(Rows from an object dataset)
::::
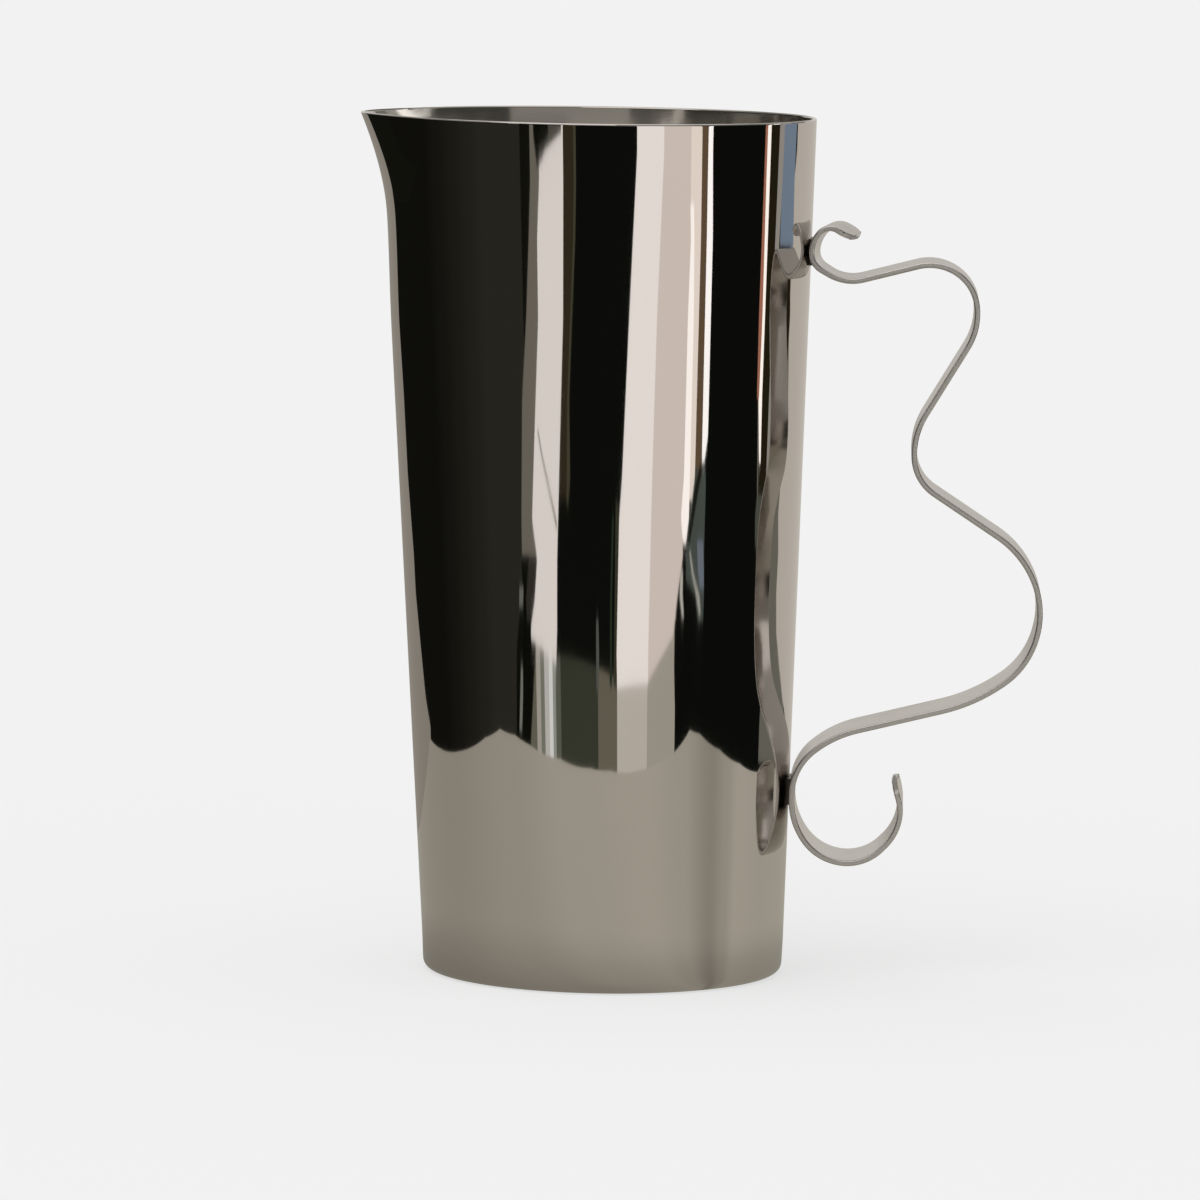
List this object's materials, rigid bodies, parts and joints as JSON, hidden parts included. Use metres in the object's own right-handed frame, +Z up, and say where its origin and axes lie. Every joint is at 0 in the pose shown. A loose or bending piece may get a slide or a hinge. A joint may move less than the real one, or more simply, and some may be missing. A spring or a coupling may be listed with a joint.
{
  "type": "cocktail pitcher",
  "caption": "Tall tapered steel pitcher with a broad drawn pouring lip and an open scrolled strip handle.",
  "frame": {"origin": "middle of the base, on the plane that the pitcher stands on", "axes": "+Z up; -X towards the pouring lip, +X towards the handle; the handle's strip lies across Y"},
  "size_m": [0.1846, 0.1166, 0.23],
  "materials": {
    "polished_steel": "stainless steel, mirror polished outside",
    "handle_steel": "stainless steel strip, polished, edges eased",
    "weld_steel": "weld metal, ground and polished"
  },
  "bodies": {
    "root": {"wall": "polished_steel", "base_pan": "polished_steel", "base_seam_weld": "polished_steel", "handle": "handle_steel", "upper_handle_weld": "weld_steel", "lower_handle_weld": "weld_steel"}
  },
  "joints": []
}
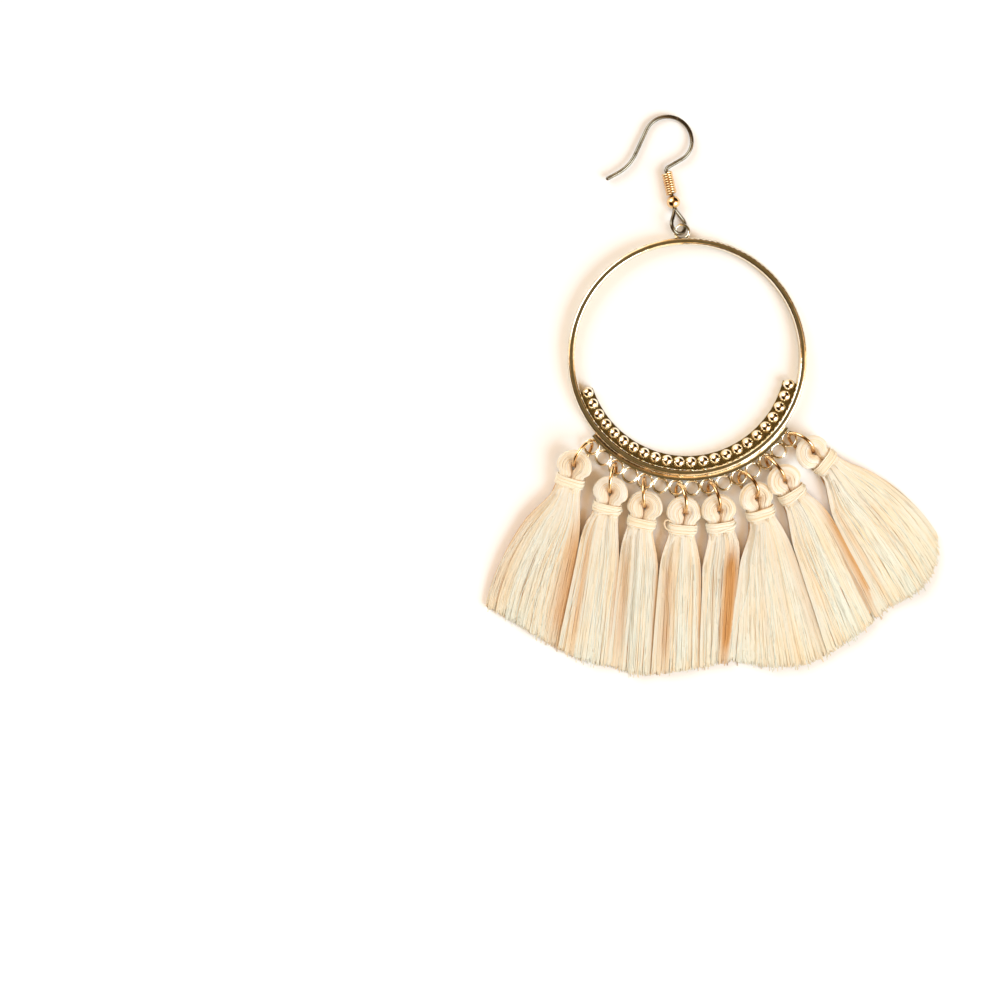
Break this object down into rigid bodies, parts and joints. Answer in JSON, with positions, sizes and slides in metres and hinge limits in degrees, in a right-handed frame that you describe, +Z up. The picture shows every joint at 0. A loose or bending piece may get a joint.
::::
WRITTEN TASK: Reproduce all the data word for word.

FULL ANSWER:
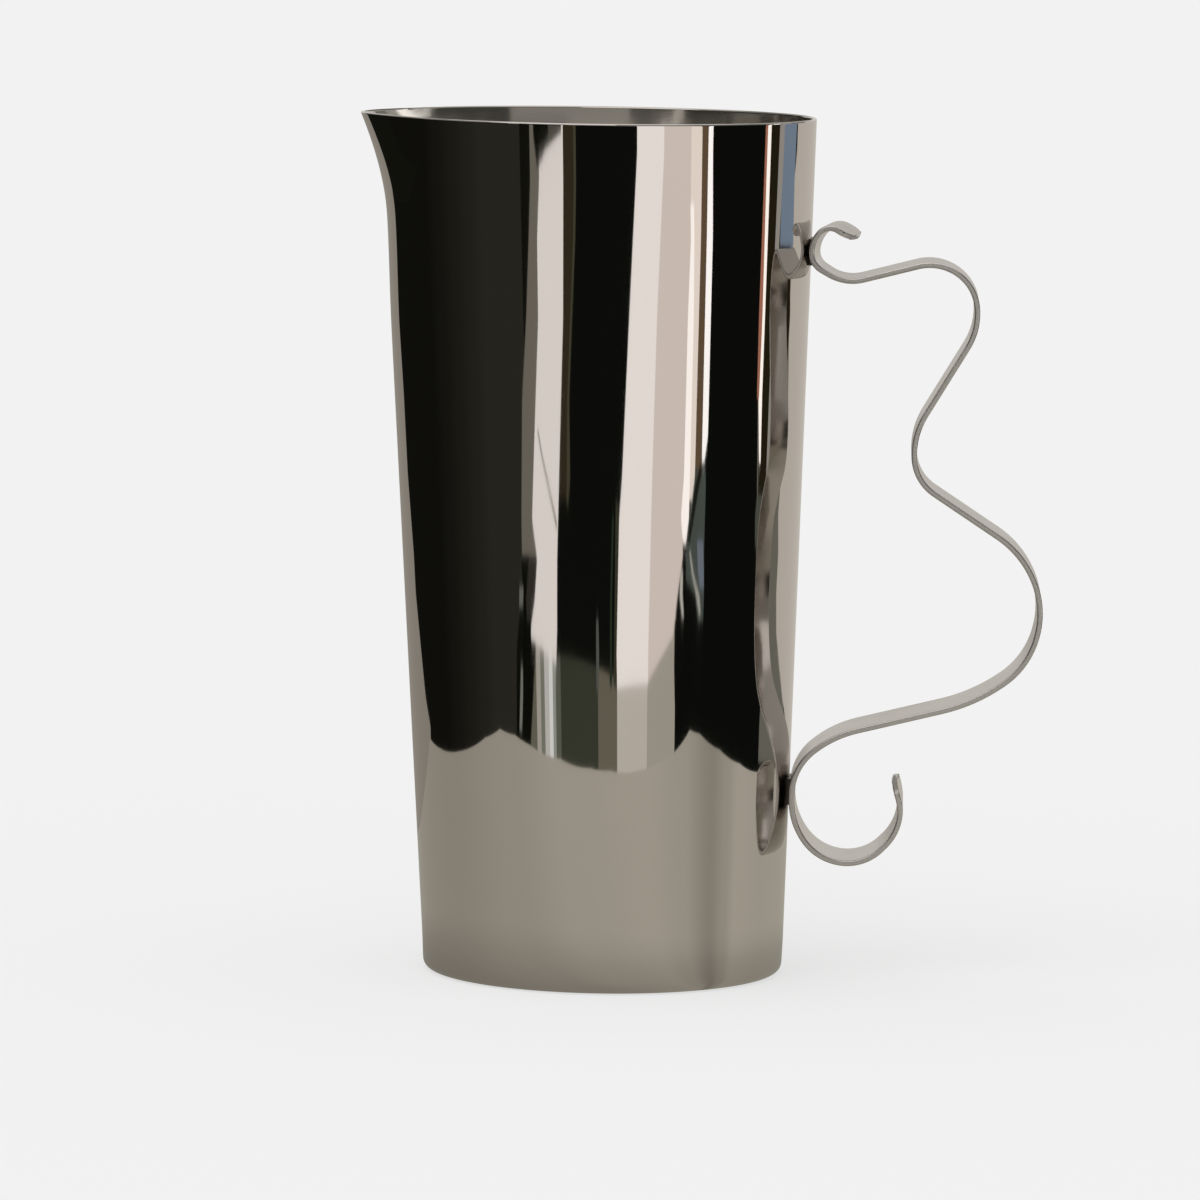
List this object's materials, rigid bodies, parts and joints as JSON, hidden parts included. Use metres in the object's own right-handed frame, +Z up, and say where its origin and axes lie. Every joint is at 0 in the pose shown. A loose or bending piece may get a slide or a hinge. A joint may move less than the real one, or more simply, and some may be missing. A spring or a coupling may be listed with a joint.
{
  "type": "cocktail pitcher",
  "caption": "Tall tapered steel pitcher with a broad drawn pouring lip and an open scrolled strip handle.",
  "frame": {"origin": "middle of the base, on the plane that the pitcher stands on", "axes": "+Z up; -X towards the pouring lip, +X towards the handle; the handle's strip lies across Y"},
  "size_m": [0.1846, 0.1166, 0.23],
  "materials": {
    "polished_steel": "stainless steel, mirror polished outside",
    "handle_steel": "stainless steel strip, polished, edges eased",
    "weld_steel": "weld metal, ground and polished"
  },
  "bodies": {
    "root": {"wall": "polished_steel", "base_pan": "polished_steel", "base_seam_weld": "polished_steel", "handle": "handle_steel", "upper_handle_weld": "weld_steel", "lower_handle_weld": "weld_steel"}
  },
  "joints": []
}
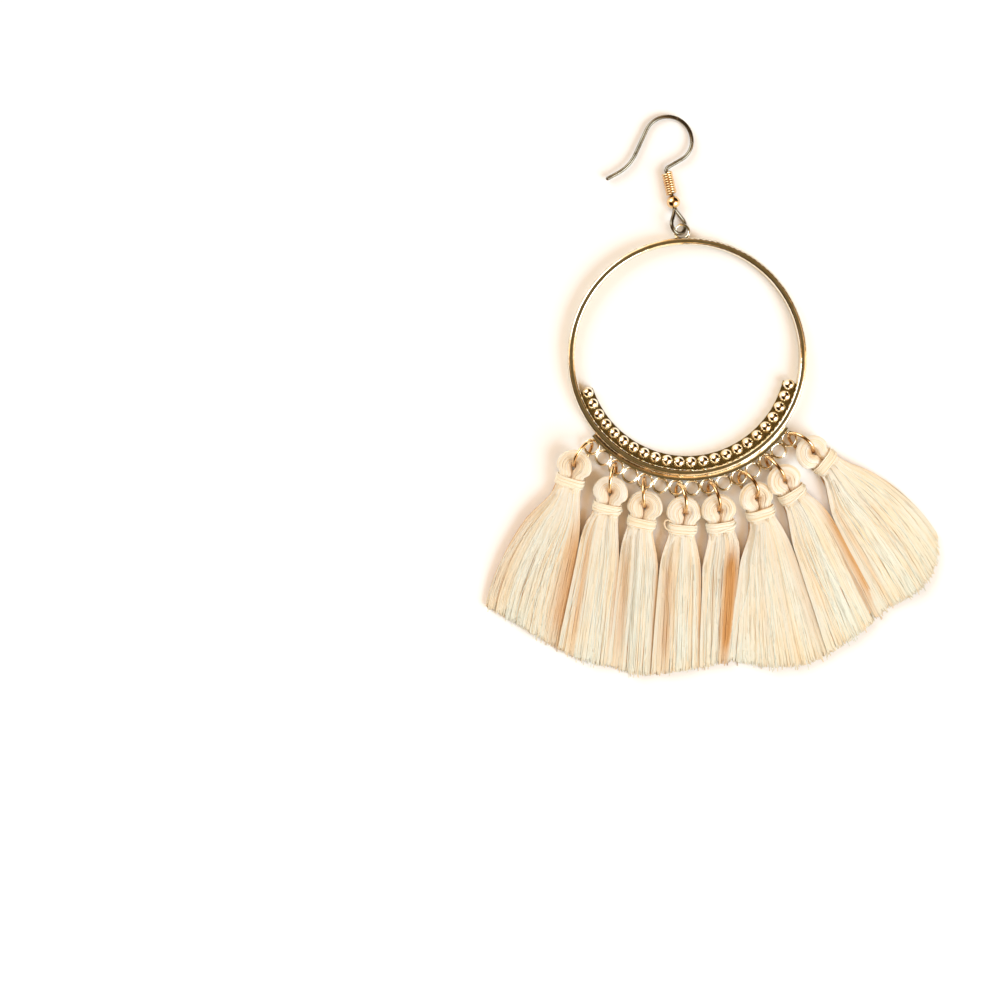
Break this object down into rigid bodies, parts and joints. Answer in JSON, with positions, sizes and slides in metres and hinge limits in degrees, in a right-handed frame that you describe, +Z up. The picture shows every joint at 0. A loose or bending piece may get a joint.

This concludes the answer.